## START Information shown

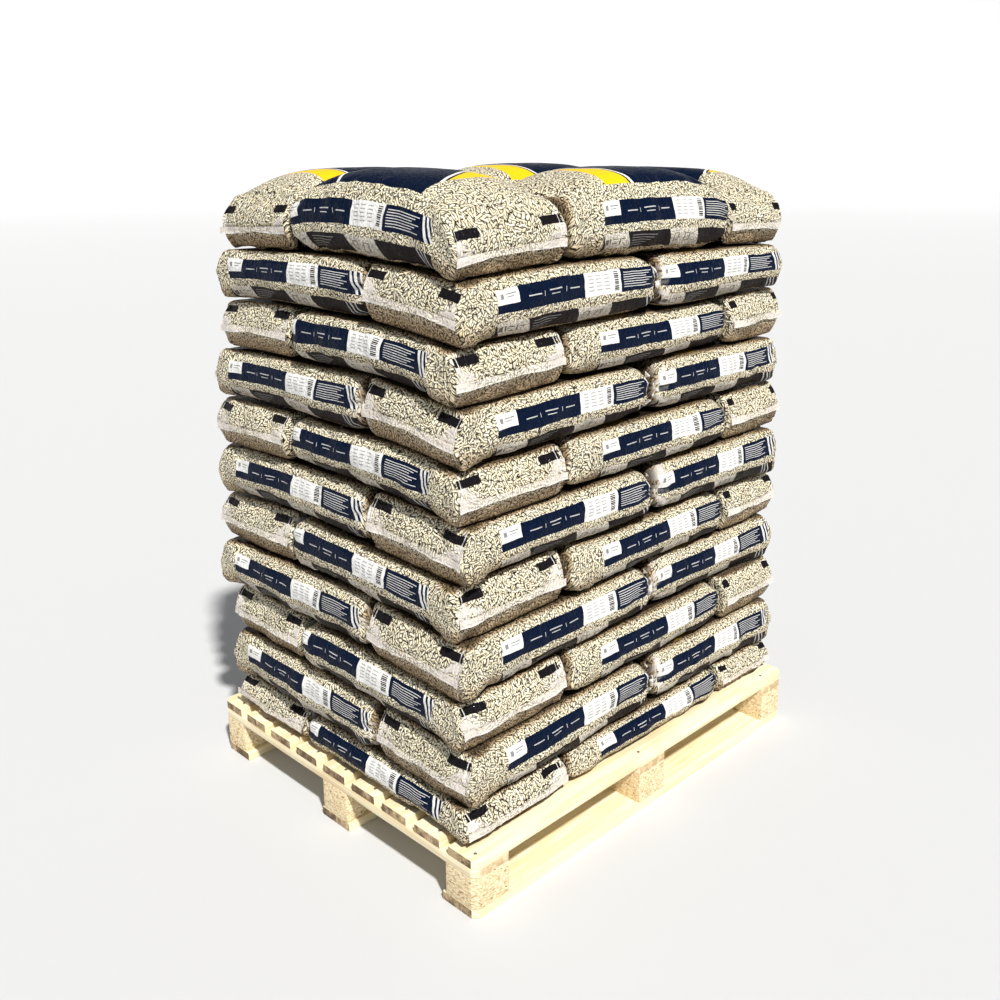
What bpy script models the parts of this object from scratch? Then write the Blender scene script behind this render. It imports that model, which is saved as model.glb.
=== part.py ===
"""A wooden pallet loaded with film sacks, eleven layers of six, each layer turned half round on the last.

The origin is the middle of the pallet's underside. The long side of the pallet lies along X, and Z is up.
"""
from collections import namedtuple

import bpy
import bmesh
from mathutils import Vector

# Pallet, in metres
PALLET_LENGTH = 1.200
PALLET_WIDTH = 1.000
BOARD_THICKNESS = 0.022
BLOCK_HEIGHT = 0.078
BLOCK_LENGTH = 0.100
BLOCK_WIDTH = 0.095
DECK_BOARD_COUNT = 9
DECK_BOARD_WIDTH = 0.087
CROSS_BOARD_WIDTH = 0.100
BOTTOM_BOARD_WIDTH = 0.108
CORNER_CUT = 0.015
TOUCH_GAP = 0.0003

# Load, in metres, the bottom layer first: a layer's height, length and width, and where its middle is
# The upper layers carry less, so their sacks are plumper and narrower than the squashed ones below.
Layer = namedtuple("Layer", "height length width x y")
LAYERS = (
    Layer(0.087, 1.156, 0.900, -0.003, -0.002),
    Layer(0.134, 1.156, 0.903, 0.002, 0.000),
    Layer(0.122, 1.156, 0.883, 0.000, -0.006),
    Layer(0.127, 1.156, 0.916, -0.004, 0.014),
    Layer(0.122, 1.156, 0.917, 0.000, 0.015),
    Layer(0.130, 1.136, 0.907, -0.006, 0.008),
    Layer(0.122, 1.148, 0.888, -0.006, 0.000),
    Layer(0.127, 1.127, 0.887, -0.011, 0.004),
    Layer(0.119, 1.148, 0.846, -0.004, -0.015),
    Layer(0.123, 1.117, 0.844, -0.010, -0.020),
    Layer(0.178, 1.112, 0.819, -0.012, -0.028),
)

# Sack section and swell, in metres
SHOULDER_RADIUS = 0.036
SHOULDER_SHARE_OF_HEIGHT = 0.35
SHOULDER_VARIATION = 0.001
SIDE_SWELL = 0.010
END_SWELL = 0.003
END_DROOP = 0.010
TOP_CROWN = 0.050
SACK_RINGS = 3
SHOULDER_STEPS = 2

# Cells of a layer as column from, column to, row from, row to, in sack widths
LAYER_CELLS = (
    (1, 3, 1, 2),
    (1, 3, 0, 1),
    (0, 1, 0, 2),
    (3, 4, 0, 2),
    (0, 2, 2, 3),
    (2, 4, 2, 3),
)
LAYER_COLUMNS = 4
LAYER_ROWS = 3

# Where the lines between the cells lie, as shares of the layer's length and width
# The sacks aren't quite alike once stacked, so the columns aren't even, nor the same in a turned layer.
COLUMN_LINES = (0.0, 0.275, 0.500, 0.800, 1.0)
TURNED_COLUMN_LINES = (0.0, 0.255, 0.543, 0.765, 1.0)
ROW_LINES = (0.0, 0.333, 0.668, 1.0)


def clear_scene():
    for item in list(bpy.data.objects):
        bpy.data.objects.remove(item, do_unlink=True)


def new_collection(name):
    made = bpy.data.collections.new(name)
    bpy.context.scene.collection.children.link(made)
    return made


def make_material(name, colour, roughness):
    made = bpy.data.materials.new(name)
    made.use_nodes = True
    shader = made.node_tree.nodes["Principled BSDF"]
    shader.inputs["Base Color"].default_value = (*colour, 1.0)
    shader.inputs["Roughness"].default_value = roughness
    shader.inputs["Metallic"].default_value = 0.0
    made.diffuse_color = (*colour, 1.0)
    return made


def place_object(bm, name, collection, material, location=(0.0, 0.0, 0.0)):
    mesh = bpy.data.meshes.new(name)
    bm.to_mesh(mesh)
    bm.free()
    mesh.materials.append(material)
    item = bpy.data.objects.new(name, mesh)
    item.location = location
    collection.objects.link(item)
    return item


# Pallet

def box_mesh(size):
    bm = bmesh.new()
    bmesh.ops.create_cube(bm, size=1.0)
    bmesh.ops.scale(bm, vec=Vector(size), verts=bm.verts)
    return bm


def cut_pallet_corners(bm, location):
    """Bevels the upright edges that lie on the pallet's own four corners."""
    corner = Vector((PALLET_LENGTH / 2, PALLET_WIDTH / 2))
    chosen = []
    for edge in bm.edges:
        first, second = (Vector(location) + vert.co for vert in edge.verts)
        upright = (first - second).xy.length < TOUCH_GAP
        if upright and (Vector((abs(first.x), abs(first.y))) - corner).length < TOUCH_GAP:
            chosen.append(edge)
    if chosen:
        bmesh.ops.bevel(bm, geom=chosen, offset=CORNER_CUT, segments=1, affect="EDGES")


def wooden_piece(name, size, location, collection, material):
    bm = box_mesh(size)
    cut_pallet_corners(bm, location)
    return place_object(bm, name, collection, material, location)


def spread(count, length, width):
    """Centres of like pieces spread evenly between two ends, the outer ones flush with them."""
    step = (length - width) / (count - 1)
    return [-(length - width) / 2 + step * index for index in range(count)]


def bottom_boards(collection, material):
    size = (PALLET_LENGTH, BOTTOM_BOARD_WIDTH, BOARD_THICKNESS)
    for index, y in enumerate(spread(3, PALLET_WIDTH, BOTTOM_BOARD_WIDTH)):
        place = (0.0, y, BOARD_THICKNESS / 2)
        wooden_piece(f"bottom_board_{index + 1}", size, place, collection, material)


def blocks(collection, material):
    size = (BLOCK_LENGTH, BLOCK_WIDTH, BLOCK_HEIGHT - 2 * TOUCH_GAP)
    z = BOARD_THICKNESS + BLOCK_HEIGHT / 2
    rows = spread(3, PALLET_WIDTH, BLOCK_WIDTH)
    columns = spread(3, PALLET_LENGTH, BLOCK_LENGTH)
    places = [(x, y, z) for y in rows for x in columns]
    for index, place in enumerate(places):
        wooden_piece(f"block_{index + 1}", size, place, collection, material)


def cross_boards(collection, material):
    size = (CROSS_BOARD_WIDTH, PALLET_WIDTH, BOARD_THICKNESS)
    z = BOARD_THICKNESS * 1.5 + BLOCK_HEIGHT
    for index, x in enumerate(spread(3, PALLET_LENGTH, CROSS_BOARD_WIDTH)):
        wooden_piece(f"cross_board_{index + 1}", size, (x, 0.0, z), collection, material)


def deck_boards(collection, material):
    size = (PALLET_LENGTH, DECK_BOARD_WIDTH, BOARD_THICKNESS - TOUCH_GAP)
    z = BOARD_THICKNESS * 2.5 + BLOCK_HEIGHT + TOUCH_GAP / 2
    for index, y in enumerate(spread(DECK_BOARD_COUNT, PALLET_WIDTH, DECK_BOARD_WIDTH)):
        wooden_piece(f"deck_board_{index + 1}", size, (0.0, y, z), collection, material)


# Load

def sack_mesh(length, width, height, shoulder, crown):
    """One sack along X: a box cage with rounded long edges, swollen sides and drooping ends.

    A sack with a crown lies on top of the load, so its upper side is free to rise in the middle.
    """
    bm = box_mesh((length, width, height))
    long_edges = [e for e in bm.edges if abs(e.verts[0].co.x - e.verts[1].co.x) > length / 2]
    bmesh.ops.subdivide_edges(bm, edges=long_edges, cuts=SACK_RINGS, use_grid_fill=True)
    rims = [e for e in bm.edges if abs(e.verts[0].co.x - e.verts[1].co.x) > TOUCH_GAP]
    bmesh.ops.bevel(
        bm, geom=rims, offset=shoulder, segments=SHOULDER_STEPS, profile=0.5, affect="EDGES"
    )
    if crown:
        bmesh.ops.bisect_plane(
            bm, geom=bm.verts[:] + bm.edges[:] + bm.faces[:], plane_co=(0, 0, 0), plane_no=(0, 1, 0)
        )
    for vert in bm.verts:
        along = abs(vert.co.x) / (length / 2)
        across = abs(vert.co.y) / (width / 2)
        up = abs(vert.co.z) / (height / 2)
        side = 1.0 if vert.co.y > 0 else -1.0
        end = 1.0 if vert.co.x > 0 else -1.0
        if across > 0.5:
            vert.co.y += side * SIDE_SWELL * (1 - along**2) * (1 - up**2)
        if vert.co.z > 0:
            vert.co.z += crown * (1 - along**2) * (1 - min(across, 1.0) ** 2)
        if along > 0.99:
            vert.co.x += end * END_SWELL
            vert.co.z *= 1 - END_DROOP / (height / 2)
    return bm


def layer_places(layer, turned):
    """Centre, length, width and heading of each sack in a layer, seen from above."""
    columns = [(share - 0.5) * layer.length for share in (TURNED_COLUMN_LINES if turned else COLUMN_LINES)]
    rows = [(share - 0.5) * layer.width for share in ROW_LINES]
    made = []
    for left, right, near, far in LAYER_CELLS:
        if turned:
            left, right = LAYER_COLUMNS - right, LAYER_COLUMNS - left
            near, far = LAYER_ROWS - far, LAYER_ROWS - near
        x, y = (columns[left] + columns[right]) / 2, (rows[near] + rows[far]) / 2
        along_x = right - left > far - near
        reach = columns[right] - columns[left], rows[far] - rows[near]
        made.append((x, y, max(reach), min(reach), along_x))
    return made


def sack_layer(number, base, layer, collection, cutters, material):
    """Six sacks as one solid: the first takes the other five in by union."""
    on_top = number == len(LAYERS) - 1
    crown = TOP_CROWN if on_top else 0.0
    body_height = layer.height - crown - TOUCH_GAP
    z = base + TOUCH_GAP + body_height / 2
    turned = number % 2 == 1
    first = None
    for index, (x, y, length, width, along_x) in enumerate(layer_places(layer, turned)):
        shoulder = min(SHOULDER_RADIUS, SHOULDER_SHARE_OF_HEIGHT * body_height)
        shoulder += SHOULDER_VARIATION * index
        bm = sack_mesh(length, width, body_height, shoulder, crown)
        if not along_x:
            bmesh.ops.rotate(bm, verts=bm.verts, matrix=QUARTER_TURN)
        place = (x + layer.x, y + layer.y, z)
        if first is None:
            first = place_object(bm, f"sack_layer_{number + 1:02d}", collection, material, place)
            continue
        other = place_object(bm, f"sack_{number + 1:02d}_{index + 1}", cutters, material, place)
        other.hide_render = True
        other.display_type = "WIRE"
        joined = first.modifiers.new(f"with_{other.name}", "BOOLEAN")
        joined.operation = "UNION"
        joined.solver = "EXACT"
        joined.object = other


def load(collection, cutters, material):
    base = BOARD_THICKNESS * 3 + BLOCK_HEIGHT
    for number, layer in enumerate(LAYERS):
        sack_layer(number, base, layer, collection, cutters, material)
        base += layer.height


QUARTER_TURN = Vector((1, 0, 0)).rotation_difference(Vector((0, 1, 0))).to_matrix()

clear_scene()
parts = new_collection("pallet_of_sacks")
cutters = new_collection("cutters")
softwood = make_material("bleached_softwood", (0.78, 0.66, 0.45), 0.75)
pressed_chips = make_material("pressed_wood_chips", (0.80, 0.65, 0.42), 0.85)
filled_film = make_material("printed_clear_film", (0.55, 0.50, 0.38), 0.30)
bottom_boards(parts, softwood)
blocks(parts, pressed_chips)
cross_boards(parts, softwood)
deck_boards(parts, softwood)
load(parts, cutters, filled_film)
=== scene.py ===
"""Looks of a pallet of film sacks: a wooden block pallet carrying eleven layers of sacks of wood pellets."""

import math
import random

import bmesh
import bpy
import numpy as np
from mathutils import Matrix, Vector


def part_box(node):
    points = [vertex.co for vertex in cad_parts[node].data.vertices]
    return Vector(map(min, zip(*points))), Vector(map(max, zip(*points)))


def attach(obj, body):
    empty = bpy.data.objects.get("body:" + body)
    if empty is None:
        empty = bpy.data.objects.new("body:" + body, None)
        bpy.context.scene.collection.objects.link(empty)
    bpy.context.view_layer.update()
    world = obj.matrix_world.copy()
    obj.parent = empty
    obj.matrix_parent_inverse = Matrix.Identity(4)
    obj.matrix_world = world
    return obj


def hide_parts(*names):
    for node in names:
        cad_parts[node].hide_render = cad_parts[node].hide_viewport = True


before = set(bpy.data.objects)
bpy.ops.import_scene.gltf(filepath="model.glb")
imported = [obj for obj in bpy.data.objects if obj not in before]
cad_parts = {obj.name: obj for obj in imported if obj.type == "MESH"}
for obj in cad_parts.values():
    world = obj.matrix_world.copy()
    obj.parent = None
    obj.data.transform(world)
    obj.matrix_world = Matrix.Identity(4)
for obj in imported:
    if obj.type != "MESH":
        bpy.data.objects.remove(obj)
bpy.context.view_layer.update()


# Camera
# The load is seen from above its near corner, with the pallet's long side on the right and its short side
# on the left. The small shift keeps the uprights as nearly parallel as they look in the photo.
camera_data = bpy.data.cameras.new("camera")
camera_data.sensor_width = 36.0
camera_data.lens = 38.8
camera_data.shift_x = -0.035
camera_data.shift_y = -0.07
camera = bpy.data.objects.new("camera", camera_data)
camera.location = (-1.911, -1.942, 1.601)
camera.rotation_euler = (math.radians(90 - 14.9), 0.0, math.radians(-45.96))
bpy.context.scene.collection.objects.link(camera)
bpy.context.scene.camera = camera


# Pallet boards and blocks
# Sawn softwood, bleached by the sun: nine deck boards and three bottom boards run along the pallet, three
# cross boards run over the blocks, and all are nailed together. Ends show the darker, speckled end grain.
WOOD_EDGE = 0.0016
WOOD_STEP = 0.030
WOOD_ROUGHNESS_DEPTH = 0.0007

collection = bpy.data.collections.new("pallet_of_sacks")
bpy.context.scene.collection.children.link(collection)


def add(tree, kind, *values, **settings):
    """Adds a node, sets its fields, and links or sets its first inputs in order."""
    made = tree.nodes.new(kind)
    for name, value in settings.items():
        setattr(made, name, value)
    for socket, value in zip(made.inputs, values):
        feed(tree, socket, value)
    return made


def feed(tree, socket, value):
    if isinstance(value, bpy.types.NodeSocket):
        tree.links.new(value, socket)
    elif value is not None:
        socket.default_value = value


def calc(tree, operation, *values):
    return add(tree, "ShaderNodeMath", *values, operation=operation).outputs[0]


def vector_calc(tree, operation, *values):
    return add(tree, "ShaderNodeVectorMath", *values, operation=operation).outputs[0]


def mix_colour(tree, factor, first, second):
    made = tree.nodes.new("ShaderNodeMix")
    made.data_type = "RGBA"
    feed(tree, made.inputs[0], factor)
    feed(tree, made.inputs[6], first)
    feed(tree, made.inputs[7], second)
    return made.outputs[2]


def step_between(tree, value, low, high):
    """Rises smoothly from 0 at low to 1 at high."""
    made = tree.nodes.new("ShaderNodeMapRange")
    made.interpolation_type = "SMOOTHSTEP"
    feed(tree, made.inputs["Value"], value)
    feed(tree, made.inputs["From Min"], low)
    feed(tree, made.inputs["From Max"], high)
    return made.outputs["Result"]


def noise(tree, vector, scale, detail=3.0, roughness=0.5):
    made = tree.nodes.new("ShaderNodeTexNoise")
    feed(tree, made.inputs["Vector"], vector)
    made.inputs["Scale"].default_value = scale
    made.inputs["Detail"].default_value = detail
    made.inputs["Roughness"].default_value = roughness
    return made.outputs["Fac"]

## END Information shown

Exercise instructions — Working from the listing above, pick out every line that has "before" and copy it.

Exercise response —
before = set(bpy.data.objects)
imported = [obj for obj in bpy.data.objects if obj not in before]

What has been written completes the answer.